Hmm, IMO tail risks are the most interesting type of risk - just handling a certain amount of normal variance is uninteresting, it's the tails that are memorable and create stories.
Right, but the game needs to actually build with it in mind.
In a CRPG, death is basically an illegal operation — your only option is to save scum or reset the campaign (eg on TPK. On single death, you can probably resurrect), so the tail risk of instant-death is untenable.
In ADnD and roguelikes, death is a matter of course, so tail risk is a natural function of the game — and they offer various mitigation strategies (e.g. campaigns don’t require anything to actually be dealt with — ADnD just says you need to get gold, by any means necessary. Rogue says the same, but for the necklace. So tail risk is truly an opt-in). Boss fights are optional and rewarding, but not required, and often many exist, so trivializing one by a 1-625 crit sequence isn’t nearly as damaging as in, say, baldur’s gate.

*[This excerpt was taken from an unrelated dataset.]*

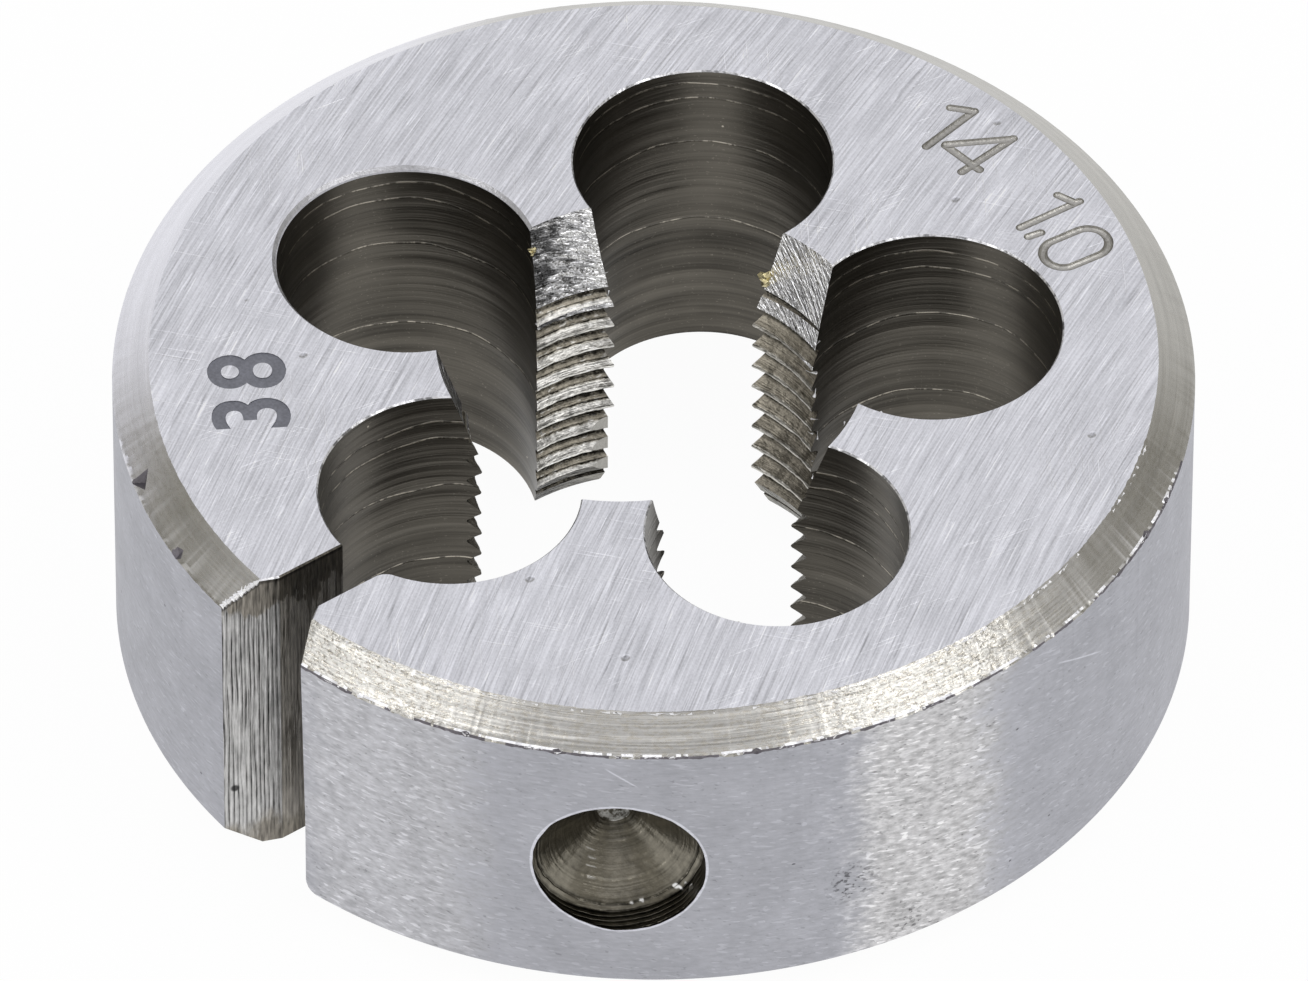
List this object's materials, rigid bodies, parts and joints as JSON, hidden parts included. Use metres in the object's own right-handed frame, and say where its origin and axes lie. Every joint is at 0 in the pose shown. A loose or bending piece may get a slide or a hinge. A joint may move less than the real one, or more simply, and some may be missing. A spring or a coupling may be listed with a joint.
{
  "type": "round threading die",
  "caption": "Round split threading die with chip holes round the thread, a skewed adjusting slot with a notch, and a screw dimple in its edge.",
  "frame": {"origin": "on the thread's axis, at the plain back face", "axes": "+Z along the thread's axis, out of the start face with the long lead; the adjusting slot opens towards -Y"},
  "size_m": [0.038, 0.0379, 0.013],
  "materials": {
    "tool_steel": "ground faces, turned rims, dark drilled holes"
  },
  "bodies": {
    "root": {"threading_die": "tool_steel"}
  },
  "joints": []
}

In grand strategies, there’s enough rolls, and its not sufficiently damaging, that it’s just part of your day-to-day. The same is true of tail risk running a distributed cluster.
In risk, tail risk means a group of 5 can knock down your group of 30 — which voids any strategy whatsoever. There’s not mitigation path, and there’s not much alternative except to say “such is as the gods have deigned”, as they penetrate a key area with basically nothing. You could describe it like wesnoth “good strategy, bad luck”, or you could describe it as a bad mechanic (not to comment on wesnoth’s usage).
Ultimately, it depends on whether you actually have the tools to do something about it, or a design to convince the user accept it outright. But without either, you just have bullshit.